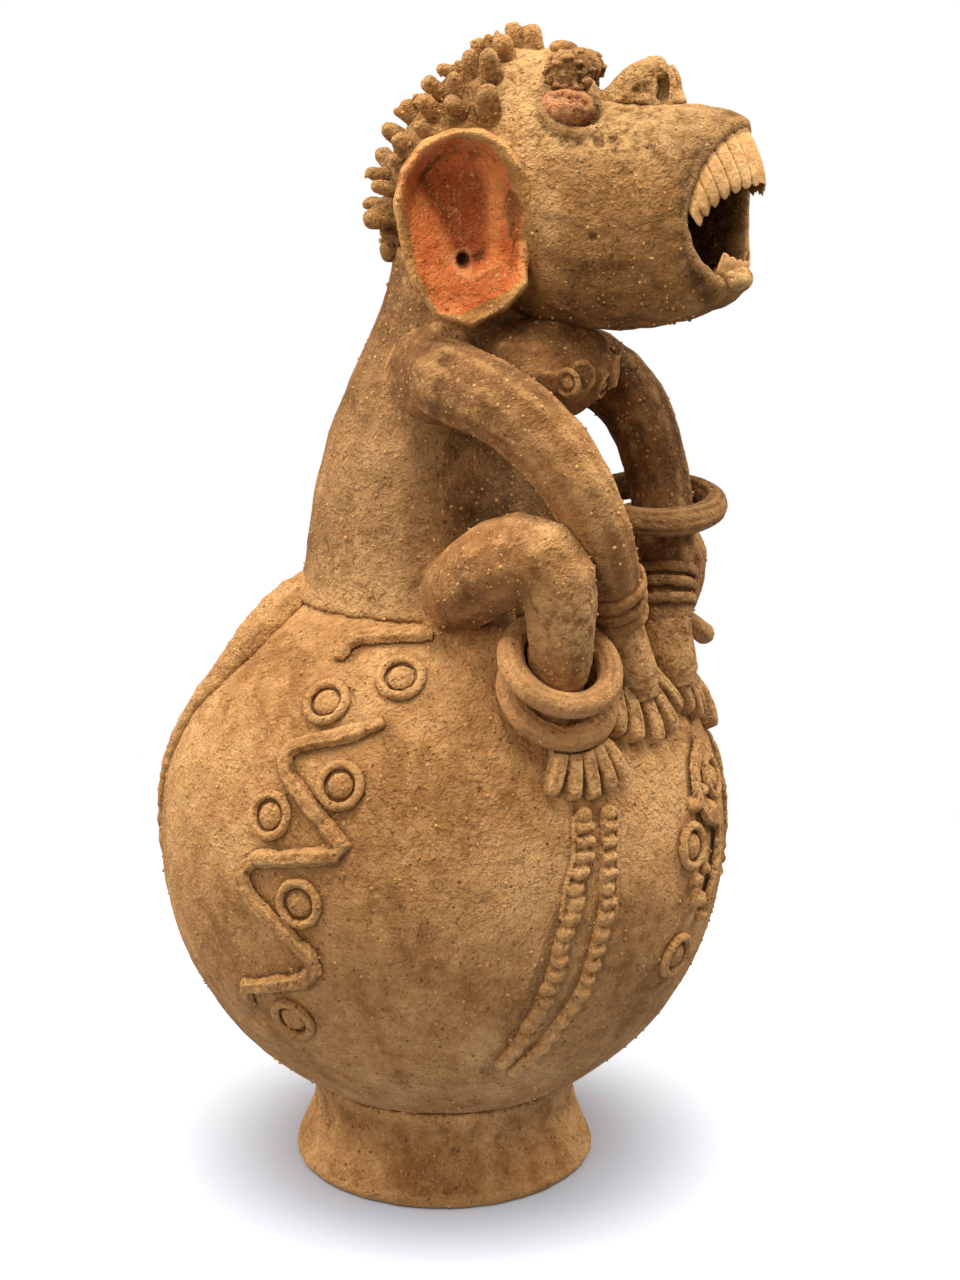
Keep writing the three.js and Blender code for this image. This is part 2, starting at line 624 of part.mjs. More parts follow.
function earDish(side) {
  const swing = THREE.MathUtils.degToRad(EAR.swing);
  const centre = new THREE.Vector3(side * EAR.x, EAR.y, EAR.z);
  const back = new THREE.Vector3(side * Math.sin(swing), Math.cos(swing), 0);
  const out = new THREE.Vector3(side * Math.cos(swing), -Math.sin(swing), 0);
  const outline = new THREE.CatmullRomCurve3(
    EAR_OUTLINE.map(([u, v]) => new THREE.Vector3(u, v, 0)), true).getPoints(16).slice(0, -1);
  const at = (scale, depth) => outline.map((point) => centre.clone()
    .addScaledVector(back, point.x * scale * EAR.scale)
    .addScaledVector(UP, point.y * scale * EAR.scale)
    .addScaledVector(out, depth));
  const start = centre.clone().addScaledVector(out, -16);
  const end = centre.clone().addScaledVector(out, EAR_FLOOR);
  const dish = loft(EAR_RINGS.map(([scale, depth]) => at(scale, depth)), { start, end });
  return onHead(dish);
}

// Face pieces luted onto the head
function eye(side) {
  const pellet = lump(
    { x: side * 18, y: -51, z: 388.5 }, { across: 10, deep: 8.5, tall: 6.6 }, { sides: 10, rows: 6 });
  return turnHead(cut(pellet, cut(headSolid(GAP), socket(side, -GAP))));
}

function brow(side) {
  const ridge = [
    { x: side * 28, y: -43, z: 397.5, radius: 4.5 },
    { x: side * 21, y: -47.5, z: 401.5, radius: 6 },
    { x: side * 13, y: -50, z: 403.5, radius: 6.3 },
    { x: side * 6.8, y: -51.5, z: 402, radius: 6.3 },
  ];
  return onHead(coil(ridge, { sides: 7, steps: 5, roundEnd: false }));
}

function nose() {
  const ridge = [
    { x: 0, y: -62, z: 386, radius: 5 },
    { x: 0, y: -68, z: 394.5, radius: 6 },
    { x: 0, y: -75.5, z: 399, radius: 6 },
    { x: 0, y: -79.5, z: 397, radius: 6.2 },
    { x: 0, y: -79.5, z: 388, radius: 6.4 },
  ];
  return onHead(coil(ridge, { sides: 8, steps: 7 }));
}

// The hollow of the head as a solid, run out past the lips
function mouthHollow(shrink) {
  const rings = HOLLOW.slice(0, 4).reverse().map(([place, wall]) => headRing(place, wall + shrink));
  const beyond = rings.at(-1).map((point) => point.clone().setY(point.y - 15));
  return loft([...rings, beyond]);
}

// A row of teeth along the inside of the lip: broad pegs with grooves between them
function teeth({ count, from, to, thick }, reach) {
  const stations = [];
  for (let i = 0; i < count; i += 1) {
    stations.push({ at: i / count, swell: 0.55, length: 0.72 });
    stations.push({ at: (i + 0.3) / count, swell: 1, length: 1 });
    stations.push({ at: (i + 0.7) / count, swell: 1, length: 1 });
  }
  stations.push({ at: 1, swell: 0.55, length: 0.72 });
  return turnHead(loft(stations.map(({ at, swell, length }) => {
    const angle = THREE.MathUtils.degToRad(THREE.MathUtils.lerp(from, to, at));
    const root = headPoint(HEAD.length - 1.15, angle, LIP_WALL + 1 + thick);
    const tip = root.clone().lerp(reach(root, at), length);
    const out = new THREE.Vector3(Math.cos(angle), 0, Math.sin(angle)).multiplyScalar((thick / 2) * swell);
    const [back, front] = [out.clone().negate(), out];
    return [
      root.clone().add(back), tip.clone().addScaledVector(back, 0.6),
      tip.clone().addScaledVector(front, 0.6), root.clone().add(front),
    ];
  })));
}

function upperTeeth() {
  return teeth(UPPER_TEETH, (root, at) => {
    const rise = Math.sin(Math.PI * THREE.MathUtils.lerp(0.09, 0.91, at));
    return new THREE.Vector3(root.x * 0.88, root.y - 6 * rise, 349 + 16 * rise);
  });
}

function lowerTeeth() {
  return teeth(LOWER_TEETH, (root) => new THREE.Vector3(root.x * 0.96, root.y - 2.5, root.z + 9));
}

function tongue() {
  const shape = lump({ x: 0, y: -90, z: 330 }, { across: 12.5, deep: 15, tall: 8 }, { sides: 12, rows: 6 });
  return turnHead(surface(solid(shape).intersect(solid(mouthHollow(GAP)))));
}

// The pouch under the throat carries two small roundels
function throatPouch() {
  const size = { across: 28, deep: 26, tall: 19 };
  const pouch = lump(POUCH, size, { sides: 12, rows: 6 });
  const roundels = [-1, 1].map((side) => {
    const way = new THREE.Vector3(side * 0.42, -0.9, -0.05).normalize();
    const skin = 1 / Math.hypot(way.x / size.across, way.y / size.deep, way.z / size.tall);
    const disc = roundel(1000, 8).translate(0, 0, -1000 - GAP);
    disc.scale(0.75, 0.75, 1.2);
    disc.applyQuaternion(new THREE.Quaternion().setFromUnitVectors(UP, way));
    return disc.translate(
      POUCH.x + way.x * (skin - 1.5), POUCH.y + way.y * (skin - 1.5), POUCH.z + way.z * (skin - 1.5));
  });
  return cut(join(pouch, ...roundels), torsoSolid(GAP), turnHead(headSolid(GAP)),
    limb(ARM_RIGHT, GAP), limb(ARM_LEFT, GAP));
}

// Limbs
function limb(stations, grow) {
  return coil(stations, { sides: 10, steps: 11, grow, roundStart: false, roundEnd: false });
}

function arm(stations, legStations) {
  return cut(limb(stations, 0), torsoSolid(GAP), limb(legStations, GAP));
}

function leg(stations) {
  return cut(limb(stations, 0), torsoSolid(GAP), globeBall(GAP));
}

function bracelet(stations, place) {
  const here = sample(stations, place);
  const [behind, ahead] = [-0.2, 0.2].map((step) => sample(stations, place + step));
  const way = new THREE.Vector3(ahead.x - behind.x, ahead.y - behind.y, ahead.z - behind.z).normalize();
  const hole = here.radius + GAP + 0.6;
  const { wide, high } = BRACELET;
  const profile = [
    [hole, -wide / 2], [hole + high, -wide * 0.25], [hole + high, wide * 0.25],
    [hole, wide / 2], [hole, -wide / 2],
  ];
  const points = profile.map(([radius, z]) => new THREE.Vector2(radius, z));
  const ring = tidy(new THREE.LatheGeometry(points, 12).rotateX(Math.PI / 2));
  ring.applyQuaternion(new THREE.Quaternion().setFromUnitVectors(UP, way));
  return ring.translate(here.x, here.y, here.z);
}

function hand(palm, fingers, armStations, ...neighbours) {
  const pad = coil(palm, { sides: 8, steps: 3, roundStart: false });
  const whole = join(cut(pad, globeBall(GAP)), ...fingers.map((ends) => finger(ends, FINGER)));
  return cut(whole, limb(armStations, GAP), ...neighbours);
}

function foot(ankle, legStations, side, ...rings) {
  const stump = cut(coil(ankle, { sides: 8, steps: 3, roundStart: false, roundEnd: false }), globeBall(GAP));
  const toes = TOES.map((points) => toe(points, TOE, side));
  return cut(join(stump, ...toes), limb(legStations, GAP), ...rings.map((ring) => hoop(ring)));
}

// The room that a loose ring takes up as it turns
function hoop({ x, y, z, tilt, radius, coil: thick }) {
  const torus = tidy(new THREE.TorusGeometry(radius, thick + GAP + TURN_ROOM, ...RING_FACETS));
  torus.applyQuaternion(new THREE.Quaternion().setFromUnitVectors(UP, new THREE.Vector3(...tilt).normalize()));
  return torus.translate(x, y, z);
}

// Assembly
const vessel = new THREE.Group();
vessel.name = 'monkey_effigy_vessel';

function add(name, geometry, material) {
  const mesh = new THREE.Mesh(geometry, material);
  mesh.name = name;
  vessel.add(mesh);
  return mesh;
}

function looseRing(name, { x, y, z, tilt, radius, coil: thick }) {
  const mesh = add(name, tidy(new THREE.TorusGeometry(radius, thick, ...RING_FACETS)), DARK_CLAY);
  mesh.position.set(x, y, z);
  mesh.quaternion.setFromUnitVectors(UP, new THREE.Vector3(...tilt).normalize());
}

function onGlobe(name, azimuth, polar) {
  const mesh = add(name, roundel(), CLAY);
  mesh.position.copy(GLOBE_CENTRE);
  mesh.quaternion.setFromUnitVectors(UP, heading(azimuth, polar));
}

add('foot_ring', footRing(), CLAY);
add('globe', globeShell(), CLAY);
add('torso', torsoShell(), CLAY);
add('head', headShell(), CLAY);
add('throat_pouch', throatPouch(), CLAY);
add('nose', nose(), CLAY);
add('upper_teeth', upperTeeth(), TEETH);
add('lower_teeth', lowerTeeth(), TEETH);
add('tongue', tongue(), DARK_CLAY);
add('arm_right', arm(ARM_RIGHT, LEG_RIGHT), CLAY);
add('arm_left', arm(ARM_LEFT, LEG_LEFT), CLAY);
add('hand_right', hand(
  PALM_RIGHT, FINGERS_RIGHT, ARM_RIGHT, hoop(RINGS.ankle_ring_right_lower)), CLAY);
add('hand_left', hand(PALM_LEFT, FINGERS_LEFT, ARM_LEFT), CLAY);
add('leg_right', leg(LEG_RIGHT), CLAY);
add('leg_left', leg(LEG_LEFT), CLAY);
add('foot_right', foot(
  ANKLE_RIGHT, LEG_RIGHT, -1, RINGS.ankle_ring_right_lower, RINGS.ankle_ring_right_upper), CLAY);
add('foot_left', foot(
  ANKLE_LEFT, LEG_LEFT, 1, RINGS.ankle_ring_left_lower, RINGS.ankle_ring_left_upper), CLAY);
for (const [name, side, arms, bands] of [
  ['right', -1, ARM_RIGHT, BRACELETS_RIGHT], ['left', 1, ARM_LEFT, BRACELETS_LEFT],
]) {
  add(`ear_${name}`, earDish(side), RED_CLAY);
  add(`eye_${name}`, eye(side), RED_CLAY);
  add(`brow_${name}`, brow(side), DARK_CLAY);
  bands.forEach((place, i) => add(`bracelet_${name}_${i + 1}`, bracelet(arms, place), CLAY));
  add(`scroll_${name}`, ribbon(SCROLL, 9, side), CLAY);
  add(`zigzag_${name}`, ribbon(ZIGZAG, 25, side), CLAY);
  BEAD_ROWS.forEach((row, i) => add(`bead_row_${name}_${i + 1}`, beadRow(row, side), CLAY));
  ROUNDELS.forEach(([azimuth, polar], i) => onGlobe(`roundel_${name}_${i + 1}`, onSide(azimuth, side), polar));
}
for (const [name, ring] of Object.entries(RINGS)) looseRing(name, ring);
FRONT_ROUNDELS.forEach(([azimuth, polar], i) => onGlobe(`roundel_front_${i + 1}`, azimuth, polar));
add('scroll_front', ribbon(FRONT_SCROLL, 18, 0), CLAY);
add('tail', cut(band(along(TAIL, 18), [...ROUND_SECTION, [0, 0]]), torsoSolid(GAP)), CLAY);

// The origin is the middle of the bounding box's base
const box = new THREE.Box3().setFromObject(vessel);
const centre = box.getCenter(new THREE.Vector3());
vessel.position.set(-centre.x, -centre.y, -box.min.z);

export default vessel;
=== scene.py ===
# The looks of a monkey effigy vessel in coarse terracotta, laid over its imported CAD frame.
# Every piece is a skin of hand-worked clay over the CAD node that it stands for.

import json
import math
import random

import bpy
import numpy
from mathutils import Matrix, Vector
from mathutils.bvhtree import BVHTree

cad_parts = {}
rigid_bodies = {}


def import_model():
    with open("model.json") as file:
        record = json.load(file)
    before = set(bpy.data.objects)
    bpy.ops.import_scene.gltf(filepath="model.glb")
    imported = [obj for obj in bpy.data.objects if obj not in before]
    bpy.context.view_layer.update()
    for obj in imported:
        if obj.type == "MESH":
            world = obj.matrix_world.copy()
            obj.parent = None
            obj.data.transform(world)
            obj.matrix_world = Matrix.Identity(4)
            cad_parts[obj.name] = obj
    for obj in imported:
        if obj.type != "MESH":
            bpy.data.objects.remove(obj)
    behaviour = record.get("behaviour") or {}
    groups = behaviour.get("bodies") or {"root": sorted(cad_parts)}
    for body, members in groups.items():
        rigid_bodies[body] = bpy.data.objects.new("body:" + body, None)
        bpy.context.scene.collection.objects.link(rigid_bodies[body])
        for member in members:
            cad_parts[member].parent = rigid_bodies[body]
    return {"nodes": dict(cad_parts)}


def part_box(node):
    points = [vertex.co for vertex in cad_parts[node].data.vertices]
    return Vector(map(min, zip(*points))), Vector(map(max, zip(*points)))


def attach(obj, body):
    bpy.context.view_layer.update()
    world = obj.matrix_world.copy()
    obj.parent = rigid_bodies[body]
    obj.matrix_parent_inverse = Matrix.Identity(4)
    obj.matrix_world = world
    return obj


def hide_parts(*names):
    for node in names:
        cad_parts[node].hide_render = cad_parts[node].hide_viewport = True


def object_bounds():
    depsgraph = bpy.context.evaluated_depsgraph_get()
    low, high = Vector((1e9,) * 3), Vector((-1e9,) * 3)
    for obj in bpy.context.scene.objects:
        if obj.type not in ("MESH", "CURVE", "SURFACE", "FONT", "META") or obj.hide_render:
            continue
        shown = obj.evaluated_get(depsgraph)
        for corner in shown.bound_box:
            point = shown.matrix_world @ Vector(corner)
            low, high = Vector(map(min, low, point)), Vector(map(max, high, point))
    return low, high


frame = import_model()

NODES = frame["nodes"]
LOW, HIGH = [Vector(corner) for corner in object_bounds()]

MM = 0.001
low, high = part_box("globe")
GLOBE = Vector(((low.x + high.x) / 2, (low.y + high.y) / 2, 126.5 * MM))
GLOBE_RADIUS = 105 * MM
GLOBE_WALL = 7.5 * MM
MIDDLE_PLANE = 7  # azimuth in degrees of the plane that mirrors the ornament
HEAD_TURN = math.radians(16)
NECK = Vector((GLOBE.x, GLOBE.y - 17 * MM, 0))
PHOTO = (960, 1280)
FOCAL = 2250  # the photograph's focal length in its pixels

# The head's sections from the nape to the lips: y, top, bottom, half width, narrowing above, set-back
HEAD = [
    (14, 370, 344, 13, 0, 0), (5, 388, 332, 24, 0, 0), (-8, 401.5, 324, 34, 0, 0),
    (-28, 410, 319, 39.5, 0.05, 0), (-44, 409, 316.5, 39, 0.14, 0), (-54, 402, 315, 38, 0.2, 0),
    (-61, 392, 314.5, 37, 0.1, 0), (-76, 391.5, 315, 35.5, 0, 1), (-91, 391, 318, 33, 0, 5),
    (-103, 389, 323, 30.5, 0, 10.5), (-111, 386, 328, 28, 0, 14),
]
LEFT_CHEEK = 0.32  # share of the set-back on the left
LIP_CURVE = (1.4, 4, 0.25)  # powers of the set-back and of the sag, and the sag's share of the set-back


# The camera, at the photograph's view

def place_camera():
    azimuth, pitch = math.radians(-55.5), math.radians(12.81)
    toward = Vector((math.sin(azimuth), -math.cos(azimuth), 0))
    right = Vector((0, 0, 1)).cross(toward)
    spot = Vector((GLOBE.x, GLOBE.y, 0.3826)) + toward * 0.80662 + right * 0.01368
    ahead = -toward * math.cos(pitch) - Vector((0, 0, 1)) * math.sin(pitch)
    above = right.cross(ahead)
    data = bpy.data.cameras.new("photo_camera")
    data.lens = FOCAL / PHOTO[1] * 36
    data.sensor_width = 36
    data.clip_start = 0.02
    data.clip_end = 20
    camera = bpy.data.objects.new("photo_camera", data)
    bpy.context.scene.collection.objects.link(camera)
    camera.matrix_world = Matrix.Translation(spot) @ Matrix((right, above, -ahead)).transposed().to_4x4()
    bpy.context.scene.camera = camera
    return spot, right, above, ahead


EYE_POINT, RIGHT, ABOVE, AHEAD = place_camera()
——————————
Brief ->
Taking the lines above, repeat exactly those from the line that contains "bounding box's base" through the line that contains "record = json.load(file)", and both of those lines as well. Include nothing else.

Answer for this exercise ->
// The origin is the middle of the bounding box's base
const box = new THREE.Box3().setFromObject(vessel);
const centre = box.getCenter(new THREE.Vector3());
vessel.position.set(-centre.x, -centre.y, -box.min.z);

export default vessel;
=== scene.py ===
# The looks of a monkey effigy vessel in coarse terracotta, laid over its imported CAD frame.
# Every piece is a skin of hand-worked clay over the CAD node that it stands for.

import json
import math
import random

import bpy
import numpy
from mathutils import Matrix, Vector
from mathutils.bvhtree import BVHTree

cad_parts = {}
rigid_bodies = {}


def import_model():
    with open("model.json") as file:
        record = json.load(file)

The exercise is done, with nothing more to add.